All this comes with the proviso that the pound, unlike Hemingway’s sun, does not also rise. For one of the problems with the fashion for a complete lack of exchange-rate management these days is that a necessary devaluation, as occurred in 2008-09, does not necessarily last. The result is that there is too much uncertainty for business to make long-term investment decisions.

I seem to be one of the few who contend that the management of the world economy would benefit from international coordination to limit wild swings in the exchange rates that have such an influence on investment decisions. Indeed, when I wrote about this some years ago, I received a letter from that great former chairman of the Federal Reserve, Paul Volcker, saying that he and I appeared to be the only people in the world who approved of “target zones” for managing the gyrations of exchange rates.

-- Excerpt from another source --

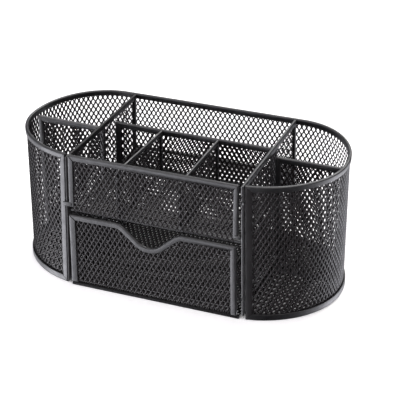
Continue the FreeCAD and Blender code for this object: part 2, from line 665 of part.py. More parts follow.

It is indeed unfortunate that, given our freedom from the fixed exchange-rate regime of the eurozone – one of the best British macroeconomic policy decisions of recent decades – our policymakers have made such a mess of exchange-rate management. Talking of which, I was much struck at a recent Llewellyn Consulting seminar by a presentation on Brexit from John Nugée, who, when at the Bank of England, spent some time at the coal face of foreign exchange reserve management. Nugée said we were in the world of “survival analysis”, recalling that great Bank governor Eddie George’s wise dictum: “It is never worth risking what you cannot afford to lose in order to win what you do not need to have.”

Personally, I think the calling of the referendum signified a colossal failure of leadership by David Cameron. It is suggested he was hoping that being in coalition with the Liberals would mean never having to follow through on his pledge. But because his promise to hold one saw off the threat from Ukip, it guaranteed the coalition would not be renewed in 2015 – and therefore meant he was still on the hook.

And if he thought the referendum would heal the huge rift over Europe in the Conservative party, the inside view is that he has another think coming.